Le mouvement ne fera que s’accélérer, si bien que, dès les années 70, la peinture européenne de la seconde moitié du XXe siècle disparaît du Moma au profit de l’abstraction américaine et du pop art, en attendant l’art conceptuel. Mais ce mouvement s’exerce aussi dans les milieux artistiques européens, qui se rallient aux courants venus d’outre-Atlantique et décident que les extases colorées de la non-figuration sont périmées. Passe encore que l’Angleterre de Francis Bacon ou de Lucian Freud défende une certaine tradition picturale: du moins celle-ci revêt-elle une dimension tragique – alors que la non-figuration française cultive un hédonisme désormais coupable. Les nouveaux inquisiteurs reprocheront même à Manessier ou Bazaine d’avoir exposé leurs tableaux sous l’Occupation (des attaques similaires viseront les musiciens de cette génération qui exerçaient leur métier dans la tourmente). Tout sera bon pour jeter aux oubliettes ces peintres dont la vraie faute était d’occuper le terrain, quand leurs cadets désirent prendre toute la place.

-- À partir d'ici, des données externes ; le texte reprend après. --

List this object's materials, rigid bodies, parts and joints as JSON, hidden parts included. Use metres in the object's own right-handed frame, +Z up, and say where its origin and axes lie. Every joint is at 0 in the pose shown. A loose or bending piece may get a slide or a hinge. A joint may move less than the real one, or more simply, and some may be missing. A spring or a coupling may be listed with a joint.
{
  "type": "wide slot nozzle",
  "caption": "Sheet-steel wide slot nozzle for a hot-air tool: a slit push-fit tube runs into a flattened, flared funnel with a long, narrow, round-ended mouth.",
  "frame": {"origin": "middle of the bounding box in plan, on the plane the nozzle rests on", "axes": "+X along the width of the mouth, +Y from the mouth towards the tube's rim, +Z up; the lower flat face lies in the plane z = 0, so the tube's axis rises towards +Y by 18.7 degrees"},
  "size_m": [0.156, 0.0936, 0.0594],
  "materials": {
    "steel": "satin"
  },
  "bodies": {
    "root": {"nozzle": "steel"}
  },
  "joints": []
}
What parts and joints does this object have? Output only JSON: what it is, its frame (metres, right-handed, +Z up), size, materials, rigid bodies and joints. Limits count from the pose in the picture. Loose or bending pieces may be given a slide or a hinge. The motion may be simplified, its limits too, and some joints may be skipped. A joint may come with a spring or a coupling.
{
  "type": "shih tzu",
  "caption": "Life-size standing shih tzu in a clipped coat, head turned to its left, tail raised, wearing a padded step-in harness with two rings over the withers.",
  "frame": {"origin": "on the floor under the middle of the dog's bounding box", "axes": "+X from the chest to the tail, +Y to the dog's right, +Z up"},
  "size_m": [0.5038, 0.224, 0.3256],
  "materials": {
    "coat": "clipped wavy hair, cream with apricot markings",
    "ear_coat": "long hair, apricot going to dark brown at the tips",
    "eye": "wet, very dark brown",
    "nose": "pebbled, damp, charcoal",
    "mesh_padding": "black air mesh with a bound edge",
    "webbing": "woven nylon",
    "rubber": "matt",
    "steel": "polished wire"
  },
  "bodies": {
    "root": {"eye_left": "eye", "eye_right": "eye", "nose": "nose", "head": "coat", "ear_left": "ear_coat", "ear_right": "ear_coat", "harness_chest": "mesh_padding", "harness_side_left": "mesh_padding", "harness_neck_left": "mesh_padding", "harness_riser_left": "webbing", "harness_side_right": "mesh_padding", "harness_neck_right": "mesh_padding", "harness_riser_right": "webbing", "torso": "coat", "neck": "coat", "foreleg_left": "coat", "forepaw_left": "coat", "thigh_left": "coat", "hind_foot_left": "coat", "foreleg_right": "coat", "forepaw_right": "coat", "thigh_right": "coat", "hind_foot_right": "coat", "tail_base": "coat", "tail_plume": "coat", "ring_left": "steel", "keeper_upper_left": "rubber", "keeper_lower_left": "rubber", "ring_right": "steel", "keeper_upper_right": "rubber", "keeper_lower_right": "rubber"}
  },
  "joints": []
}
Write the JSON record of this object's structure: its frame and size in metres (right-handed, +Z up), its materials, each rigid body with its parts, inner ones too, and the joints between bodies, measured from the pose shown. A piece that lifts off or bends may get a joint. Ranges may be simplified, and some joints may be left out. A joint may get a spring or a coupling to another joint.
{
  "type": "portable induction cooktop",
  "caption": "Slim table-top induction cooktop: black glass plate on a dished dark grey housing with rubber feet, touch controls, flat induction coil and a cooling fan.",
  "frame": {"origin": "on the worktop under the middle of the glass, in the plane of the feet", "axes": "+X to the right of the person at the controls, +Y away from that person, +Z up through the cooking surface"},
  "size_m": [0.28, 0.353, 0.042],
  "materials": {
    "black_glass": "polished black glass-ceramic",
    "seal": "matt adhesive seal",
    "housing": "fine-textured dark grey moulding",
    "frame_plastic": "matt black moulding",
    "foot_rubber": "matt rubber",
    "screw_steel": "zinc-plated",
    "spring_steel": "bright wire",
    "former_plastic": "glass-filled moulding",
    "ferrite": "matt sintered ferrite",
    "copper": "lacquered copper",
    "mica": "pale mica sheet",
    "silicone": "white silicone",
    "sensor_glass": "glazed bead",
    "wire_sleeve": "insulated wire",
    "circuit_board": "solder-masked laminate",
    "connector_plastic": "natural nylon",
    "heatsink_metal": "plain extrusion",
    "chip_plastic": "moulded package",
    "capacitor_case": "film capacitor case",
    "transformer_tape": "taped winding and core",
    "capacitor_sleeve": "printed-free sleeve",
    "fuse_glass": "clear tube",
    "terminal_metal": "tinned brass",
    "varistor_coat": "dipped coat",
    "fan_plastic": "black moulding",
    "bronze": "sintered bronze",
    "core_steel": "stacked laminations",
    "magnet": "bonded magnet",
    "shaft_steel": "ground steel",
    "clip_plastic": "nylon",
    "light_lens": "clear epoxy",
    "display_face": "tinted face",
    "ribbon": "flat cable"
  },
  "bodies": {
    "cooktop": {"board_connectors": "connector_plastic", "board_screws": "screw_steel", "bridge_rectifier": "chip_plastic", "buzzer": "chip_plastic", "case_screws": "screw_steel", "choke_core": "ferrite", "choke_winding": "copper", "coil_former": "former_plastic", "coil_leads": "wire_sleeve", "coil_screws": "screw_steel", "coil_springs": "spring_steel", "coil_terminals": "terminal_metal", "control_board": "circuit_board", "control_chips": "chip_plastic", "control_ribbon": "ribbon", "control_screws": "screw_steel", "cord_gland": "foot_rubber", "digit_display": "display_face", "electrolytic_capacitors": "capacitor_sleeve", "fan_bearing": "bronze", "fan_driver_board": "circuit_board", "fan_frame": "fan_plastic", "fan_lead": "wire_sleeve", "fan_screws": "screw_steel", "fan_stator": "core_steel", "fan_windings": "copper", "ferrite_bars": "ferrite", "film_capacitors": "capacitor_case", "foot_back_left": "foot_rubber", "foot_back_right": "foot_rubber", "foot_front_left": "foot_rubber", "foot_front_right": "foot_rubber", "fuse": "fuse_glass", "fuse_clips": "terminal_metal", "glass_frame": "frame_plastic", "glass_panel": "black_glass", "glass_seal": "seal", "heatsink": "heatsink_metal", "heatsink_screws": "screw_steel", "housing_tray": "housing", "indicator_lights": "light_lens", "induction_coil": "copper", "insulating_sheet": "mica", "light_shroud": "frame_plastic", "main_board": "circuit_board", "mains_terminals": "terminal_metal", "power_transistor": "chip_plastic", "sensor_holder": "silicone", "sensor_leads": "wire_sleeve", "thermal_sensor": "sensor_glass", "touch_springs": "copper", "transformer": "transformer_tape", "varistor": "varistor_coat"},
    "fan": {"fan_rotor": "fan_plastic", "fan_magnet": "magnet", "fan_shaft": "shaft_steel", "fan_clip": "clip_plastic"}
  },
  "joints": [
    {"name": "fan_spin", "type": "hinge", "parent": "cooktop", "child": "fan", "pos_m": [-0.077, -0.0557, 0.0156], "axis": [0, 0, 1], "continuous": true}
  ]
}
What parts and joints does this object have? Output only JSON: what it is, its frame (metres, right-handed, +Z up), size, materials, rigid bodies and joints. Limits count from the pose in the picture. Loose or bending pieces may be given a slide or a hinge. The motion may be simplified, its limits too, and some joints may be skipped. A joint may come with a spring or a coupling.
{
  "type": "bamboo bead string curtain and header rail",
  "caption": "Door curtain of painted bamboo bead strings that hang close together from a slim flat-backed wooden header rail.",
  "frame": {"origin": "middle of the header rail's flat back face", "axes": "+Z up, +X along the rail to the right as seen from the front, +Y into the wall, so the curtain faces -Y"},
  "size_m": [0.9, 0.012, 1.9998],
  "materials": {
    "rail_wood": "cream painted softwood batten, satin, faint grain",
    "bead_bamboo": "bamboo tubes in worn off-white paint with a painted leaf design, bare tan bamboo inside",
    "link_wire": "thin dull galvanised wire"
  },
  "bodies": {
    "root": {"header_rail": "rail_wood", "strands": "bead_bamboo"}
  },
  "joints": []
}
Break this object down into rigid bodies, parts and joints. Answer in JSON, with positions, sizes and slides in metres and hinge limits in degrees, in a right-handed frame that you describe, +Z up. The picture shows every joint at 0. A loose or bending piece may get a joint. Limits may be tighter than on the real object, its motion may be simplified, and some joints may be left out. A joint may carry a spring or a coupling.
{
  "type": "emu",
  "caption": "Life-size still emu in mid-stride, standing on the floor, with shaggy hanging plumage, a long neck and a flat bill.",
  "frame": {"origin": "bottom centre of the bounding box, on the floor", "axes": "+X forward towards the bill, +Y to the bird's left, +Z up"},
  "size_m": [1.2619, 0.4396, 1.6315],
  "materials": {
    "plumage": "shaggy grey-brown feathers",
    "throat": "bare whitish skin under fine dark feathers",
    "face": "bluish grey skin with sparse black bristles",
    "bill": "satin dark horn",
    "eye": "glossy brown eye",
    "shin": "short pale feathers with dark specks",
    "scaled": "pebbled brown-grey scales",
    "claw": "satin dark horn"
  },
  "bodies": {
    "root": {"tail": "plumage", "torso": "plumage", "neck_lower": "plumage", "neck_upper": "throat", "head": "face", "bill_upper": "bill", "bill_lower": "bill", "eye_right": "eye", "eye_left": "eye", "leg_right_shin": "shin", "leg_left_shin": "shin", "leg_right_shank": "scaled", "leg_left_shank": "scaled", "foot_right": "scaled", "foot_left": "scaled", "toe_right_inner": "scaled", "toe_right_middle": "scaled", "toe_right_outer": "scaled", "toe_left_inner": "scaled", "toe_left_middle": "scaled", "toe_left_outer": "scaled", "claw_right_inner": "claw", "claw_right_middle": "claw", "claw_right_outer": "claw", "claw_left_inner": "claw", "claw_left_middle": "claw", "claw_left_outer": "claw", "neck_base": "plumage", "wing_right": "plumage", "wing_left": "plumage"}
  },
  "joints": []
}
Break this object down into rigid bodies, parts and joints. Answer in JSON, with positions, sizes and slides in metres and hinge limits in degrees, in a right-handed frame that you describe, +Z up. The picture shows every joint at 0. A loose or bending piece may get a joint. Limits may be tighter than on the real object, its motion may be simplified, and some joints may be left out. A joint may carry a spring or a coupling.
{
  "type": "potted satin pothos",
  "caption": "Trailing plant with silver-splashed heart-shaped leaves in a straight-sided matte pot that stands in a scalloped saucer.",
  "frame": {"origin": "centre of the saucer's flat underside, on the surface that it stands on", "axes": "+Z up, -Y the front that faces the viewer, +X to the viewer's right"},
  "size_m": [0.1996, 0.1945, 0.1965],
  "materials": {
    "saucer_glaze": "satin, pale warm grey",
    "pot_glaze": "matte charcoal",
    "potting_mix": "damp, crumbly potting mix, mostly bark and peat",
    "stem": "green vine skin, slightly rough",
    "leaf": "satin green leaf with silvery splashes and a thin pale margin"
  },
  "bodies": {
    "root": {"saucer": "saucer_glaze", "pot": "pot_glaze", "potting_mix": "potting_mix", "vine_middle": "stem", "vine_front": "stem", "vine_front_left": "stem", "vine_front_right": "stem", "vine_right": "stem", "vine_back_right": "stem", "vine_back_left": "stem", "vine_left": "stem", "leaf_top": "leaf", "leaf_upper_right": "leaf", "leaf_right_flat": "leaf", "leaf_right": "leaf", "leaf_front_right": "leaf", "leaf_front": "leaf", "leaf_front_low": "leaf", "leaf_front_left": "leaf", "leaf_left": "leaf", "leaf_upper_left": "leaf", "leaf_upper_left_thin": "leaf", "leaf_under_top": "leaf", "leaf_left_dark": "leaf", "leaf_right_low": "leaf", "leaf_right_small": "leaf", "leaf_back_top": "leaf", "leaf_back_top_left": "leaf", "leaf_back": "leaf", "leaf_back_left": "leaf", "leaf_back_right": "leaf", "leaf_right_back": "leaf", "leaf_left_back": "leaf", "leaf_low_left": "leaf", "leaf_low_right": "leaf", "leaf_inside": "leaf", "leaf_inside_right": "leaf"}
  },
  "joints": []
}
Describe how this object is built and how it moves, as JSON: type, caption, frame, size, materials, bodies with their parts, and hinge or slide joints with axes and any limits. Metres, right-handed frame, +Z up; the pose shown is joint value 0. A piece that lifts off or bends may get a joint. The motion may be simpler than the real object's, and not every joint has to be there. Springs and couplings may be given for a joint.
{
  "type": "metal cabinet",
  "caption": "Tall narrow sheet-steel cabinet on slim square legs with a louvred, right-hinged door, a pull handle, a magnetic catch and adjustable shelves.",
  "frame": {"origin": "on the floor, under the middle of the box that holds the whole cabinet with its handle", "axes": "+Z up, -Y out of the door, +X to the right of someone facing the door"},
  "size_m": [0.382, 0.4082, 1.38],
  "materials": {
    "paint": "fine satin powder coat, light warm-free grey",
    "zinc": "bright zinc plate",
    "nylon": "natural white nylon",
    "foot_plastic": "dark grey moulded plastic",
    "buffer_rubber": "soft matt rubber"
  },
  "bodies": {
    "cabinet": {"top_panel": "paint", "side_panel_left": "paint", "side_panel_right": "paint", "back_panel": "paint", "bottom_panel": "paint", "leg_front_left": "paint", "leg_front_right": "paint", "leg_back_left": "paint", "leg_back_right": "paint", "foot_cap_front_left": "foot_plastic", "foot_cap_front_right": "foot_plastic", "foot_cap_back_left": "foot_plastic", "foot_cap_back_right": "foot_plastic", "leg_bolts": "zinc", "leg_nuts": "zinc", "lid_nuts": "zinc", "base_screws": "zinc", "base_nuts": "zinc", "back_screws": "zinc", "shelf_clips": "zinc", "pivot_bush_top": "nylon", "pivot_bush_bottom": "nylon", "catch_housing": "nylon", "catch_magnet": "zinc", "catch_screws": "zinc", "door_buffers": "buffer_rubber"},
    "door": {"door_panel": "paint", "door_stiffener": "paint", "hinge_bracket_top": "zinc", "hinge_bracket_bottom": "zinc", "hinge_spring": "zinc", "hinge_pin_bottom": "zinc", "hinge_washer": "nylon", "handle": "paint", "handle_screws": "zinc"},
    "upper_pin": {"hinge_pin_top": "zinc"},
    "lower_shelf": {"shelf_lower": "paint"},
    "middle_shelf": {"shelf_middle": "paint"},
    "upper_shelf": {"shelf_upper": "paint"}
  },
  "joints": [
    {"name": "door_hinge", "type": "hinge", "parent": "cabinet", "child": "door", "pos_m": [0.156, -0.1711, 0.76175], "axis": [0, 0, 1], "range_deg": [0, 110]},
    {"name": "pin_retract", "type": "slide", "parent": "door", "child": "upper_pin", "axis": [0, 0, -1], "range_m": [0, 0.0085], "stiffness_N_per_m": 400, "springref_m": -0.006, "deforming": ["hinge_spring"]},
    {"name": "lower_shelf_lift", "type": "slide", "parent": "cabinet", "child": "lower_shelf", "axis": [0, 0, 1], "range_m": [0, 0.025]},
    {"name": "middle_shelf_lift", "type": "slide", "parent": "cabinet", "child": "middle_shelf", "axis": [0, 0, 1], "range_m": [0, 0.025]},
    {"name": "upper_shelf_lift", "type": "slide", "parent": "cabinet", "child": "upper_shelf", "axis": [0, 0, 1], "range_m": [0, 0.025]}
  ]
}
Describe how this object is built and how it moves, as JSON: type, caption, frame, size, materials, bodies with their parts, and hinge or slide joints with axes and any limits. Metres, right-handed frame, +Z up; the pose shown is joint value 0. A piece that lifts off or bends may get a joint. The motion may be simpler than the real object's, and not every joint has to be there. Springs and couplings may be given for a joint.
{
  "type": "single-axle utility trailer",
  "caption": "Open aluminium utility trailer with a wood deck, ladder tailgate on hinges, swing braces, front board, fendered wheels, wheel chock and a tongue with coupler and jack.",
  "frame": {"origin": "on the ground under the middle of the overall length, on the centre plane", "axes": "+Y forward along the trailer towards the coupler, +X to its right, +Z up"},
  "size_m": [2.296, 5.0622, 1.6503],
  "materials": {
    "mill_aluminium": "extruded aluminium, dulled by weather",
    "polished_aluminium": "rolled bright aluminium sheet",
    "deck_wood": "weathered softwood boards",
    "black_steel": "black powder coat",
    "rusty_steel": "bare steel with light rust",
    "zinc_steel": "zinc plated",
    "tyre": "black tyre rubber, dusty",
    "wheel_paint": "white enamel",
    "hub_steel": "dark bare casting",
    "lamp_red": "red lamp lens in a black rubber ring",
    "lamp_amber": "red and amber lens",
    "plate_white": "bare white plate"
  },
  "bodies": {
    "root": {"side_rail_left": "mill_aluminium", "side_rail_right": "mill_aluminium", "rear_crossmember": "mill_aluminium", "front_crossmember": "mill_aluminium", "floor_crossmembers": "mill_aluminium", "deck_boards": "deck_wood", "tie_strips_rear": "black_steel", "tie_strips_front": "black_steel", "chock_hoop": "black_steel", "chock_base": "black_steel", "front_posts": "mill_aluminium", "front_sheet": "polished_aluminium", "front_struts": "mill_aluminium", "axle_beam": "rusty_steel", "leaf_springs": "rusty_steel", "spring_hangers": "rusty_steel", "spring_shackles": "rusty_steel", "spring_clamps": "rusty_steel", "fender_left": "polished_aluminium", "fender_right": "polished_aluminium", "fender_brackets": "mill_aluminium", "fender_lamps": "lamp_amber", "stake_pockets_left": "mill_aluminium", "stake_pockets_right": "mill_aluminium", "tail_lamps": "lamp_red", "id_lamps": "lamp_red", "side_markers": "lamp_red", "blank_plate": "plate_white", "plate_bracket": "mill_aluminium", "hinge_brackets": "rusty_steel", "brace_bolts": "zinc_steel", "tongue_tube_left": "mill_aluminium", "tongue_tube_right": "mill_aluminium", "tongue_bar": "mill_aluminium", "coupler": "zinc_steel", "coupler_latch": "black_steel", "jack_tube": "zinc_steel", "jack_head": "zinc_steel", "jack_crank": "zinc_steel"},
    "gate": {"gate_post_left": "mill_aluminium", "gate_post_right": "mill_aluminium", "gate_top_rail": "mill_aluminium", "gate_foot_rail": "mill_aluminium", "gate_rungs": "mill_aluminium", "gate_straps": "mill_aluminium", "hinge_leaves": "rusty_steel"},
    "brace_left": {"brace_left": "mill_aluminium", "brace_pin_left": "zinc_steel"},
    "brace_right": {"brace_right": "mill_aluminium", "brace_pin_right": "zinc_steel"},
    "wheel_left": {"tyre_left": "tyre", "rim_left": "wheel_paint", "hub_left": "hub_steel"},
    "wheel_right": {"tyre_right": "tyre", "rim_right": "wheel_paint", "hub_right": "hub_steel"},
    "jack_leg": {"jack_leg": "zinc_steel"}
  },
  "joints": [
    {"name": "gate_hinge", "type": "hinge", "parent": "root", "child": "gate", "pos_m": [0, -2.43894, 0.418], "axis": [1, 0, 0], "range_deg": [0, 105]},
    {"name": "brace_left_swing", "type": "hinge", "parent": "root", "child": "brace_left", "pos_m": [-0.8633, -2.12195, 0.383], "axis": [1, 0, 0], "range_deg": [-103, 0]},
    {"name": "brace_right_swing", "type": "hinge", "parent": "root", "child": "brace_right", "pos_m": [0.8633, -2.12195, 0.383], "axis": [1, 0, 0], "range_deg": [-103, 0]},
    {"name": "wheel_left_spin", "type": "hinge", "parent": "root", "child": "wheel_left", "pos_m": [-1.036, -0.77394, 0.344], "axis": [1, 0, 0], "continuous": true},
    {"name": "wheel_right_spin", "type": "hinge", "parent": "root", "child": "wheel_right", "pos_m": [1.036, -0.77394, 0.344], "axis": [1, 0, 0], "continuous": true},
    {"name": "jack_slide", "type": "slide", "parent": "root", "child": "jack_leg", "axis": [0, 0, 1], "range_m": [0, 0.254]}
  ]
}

Une telle soumission du monde artistique français au marché international a quelque chose de scandaleux quand on songe, par exemple, que le Musée national d’art moderne, au centre Pompidou, possède d’importantes collections de ces peintres peu exposées. La prestigieuse institution préfère suivre la mode mondiale que de la créer en illustrant son patrimoine. Il en va de même pour le musée d’Art moderne de la Ville de Paris et de nombreuses institutions publiques qui oublient de présenter ces artistes jugés secondaires. Comme l’explique Antoine Laurentin, directeur d’une galerie sur les quais de Seine qui présente Le Moal et Manessier: «Heureusement, il existe deux marchés:d’un côté, celui des institutions et des spéculateurs; de l’autre, celui des amateurs et des passionnés, qui viennent de plus en plus vers cette peinture. » Signe de l’évolution en cours : après le musée Granet d’Aix-en-Provence et celui de Münster, la rétrospective de la seconde école de Paris arrive en octobre à La Piscine, à Roubaix, et ce mouvement est désormais à l’honneur dans les musées de Dijon ou de Colmar… en attendant que Paris se réveille!